Lithosphere-asthenosphere mixing in a transform-dominated Late Paleozoic back-arc basin: Implications for northern Cordilleran crustal growth and assembly
Stephen J. Piercey et al., Dept. of Earth Sciences, Memorial University of Newfoundland, 300 Prince Phillip Drive, St. John's, NL, A1B 3X5, Canada. Posted online 17 May 2012; doi: 10.1130/GES00757.1.
This paper by Stephen J. Piercey and colleagues details an integrated field, rock, chemical, and radiogenic isotopic study of ancient oceanic rocks in southeastern Yukon, Canada: the Campbell Range formation of the Yukon-Tanana terrane. Piercey and colleagues provide new data and insight into the evolution of the northern Cordilleran mountain system in northern Canada. Their results illustrate that the rocks studied initially formed in a back-arc basin behind a Japan-like continental arc system, were subsequently transported to southern latitudes by large-scale lateral translation where they obtained distinctive fauna found only in the southwestern U.S., and were then finally transported back to northern latitudes near their present location.
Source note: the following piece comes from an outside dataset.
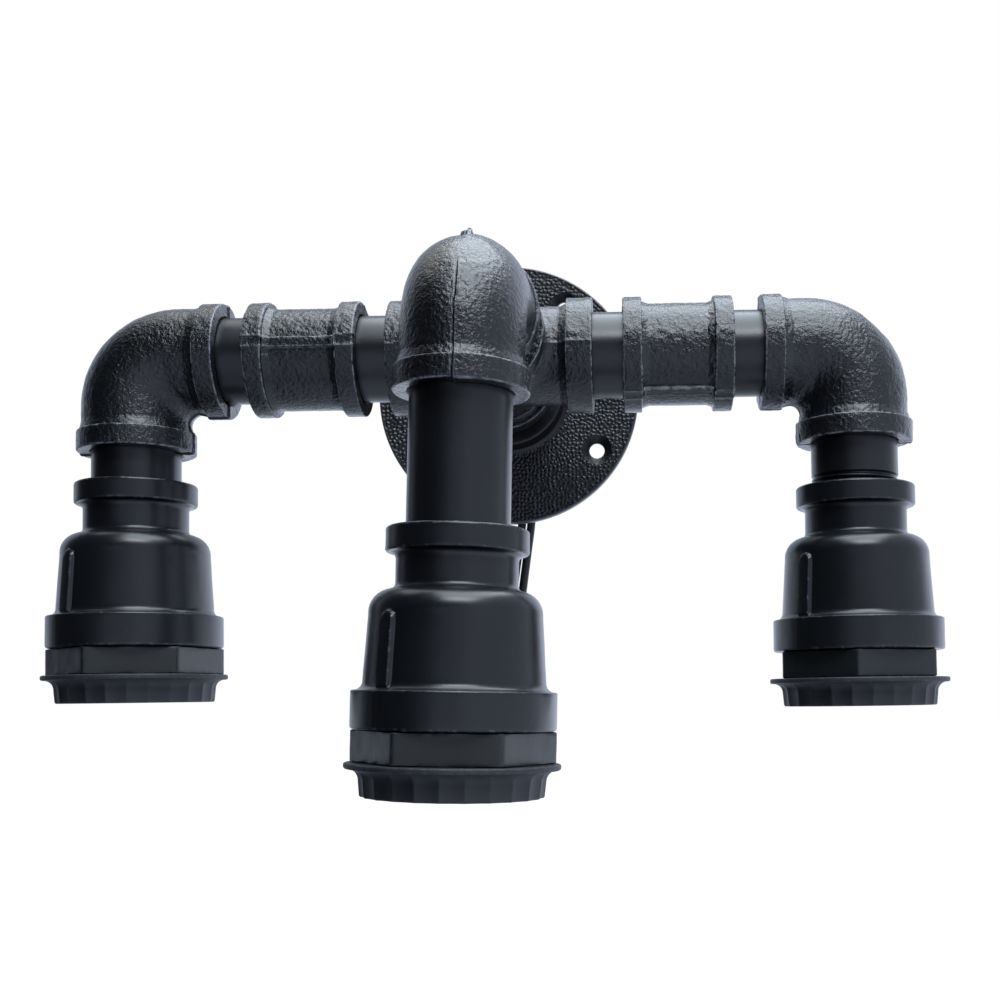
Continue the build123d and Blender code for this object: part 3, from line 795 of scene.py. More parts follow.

The results also illustrate that while these rocks represent new "juvenile" crustal material derived from the Earth's mantle, they do not represent abundant new crust formation because they are only thin layers atop a predominantly continental crustal substrate.
Deciphering the early history of a multiply reactivated fault using strain analysis in an adjacent fold: Evidence for early brittle-plastic slip on the Picuris-Pecos fault, New Mexico, USA
Amy Luther et al., Dept. of Earth and Environmental Science, New Mexico Institute of Mining and Technology, Socorro, New Mexico 87801, USA. Posted online 17 May 2012; doi: 10.1130/GES00776.1.
Precambrian shear zones and faults that cut continental basement rocks commonly are reactivated and control the location and orientation of younger structures. The initial history of a multiply reactivated fault can be very difficult to determine if younger brittle deformation strongly reorients the oldest strain markers. Amy Luther and colleagues use a new technique to find the initial age and kinematics of a large strike-slip fault using the strain history adjacent rocks integrated with previously published thermal age data. This method can be effective for faults with complex reactivation histories and well-known thermal histories.
Flat-topped mounds in western Ross Sea: Carbonate mounds or subglacial volcanic features?
L. Lawver et al., The University of Texas at Austin, Institute for Geophysics, Jackson School of Geoscience, 10100 Burnet Road, R2200, Austin, Texas 78758, USA. Posted online 17 May 2012; doi: 10.1130/GES00766.1.
Detailed multibeam bathymetry data in the western Ross Sea, Antarctica, delineate a field of unusual flat-topped seafloor mounds located ~50 km west of Franklin Island and an arcuate zone of pockmarks to the northwest and west of Franklin Island. Sixteen mounds occur in an area about 30 km square at a depth of ~500 m, within the Terror Rift, the active extensional part of the Victoria Land Basin. The mounds tend to be circular in the east and linear in the west, with their steepest slope to the southeast and shallowest slope to the northwest, consistent with erosion by northwest ice-sheet movement. The largest mound is ~4 km across and 100 m high. Five similar features were delineated to the south and east of Franklin Island at depths of 400–650 m. Seismic, gravity, and magnetic data indicate that the mounds are largely low-density, nonmagnetic bodies overlying a largely nondisrupted sedimentary section, but some mounds have an associated small (~50 nT), short-wavelength, normal or reversed magnetic anomaly, indicating a magnetic core to the mounds. Their proximity to inferred subsurface gas hydrates suggests they may be carbonate banks, but they also occur close to volcanic centers including Franklin Island. The preferred interpretation of authors L. Lawver and colleagues is that they are of volcanic origin, erupted during a geomagnetic reversal and under a grounded ice sheet forming hyaloclastite edifices, previously unknown under the Ross Sea. The pockmarks range from 200 m to 500 m in diameter.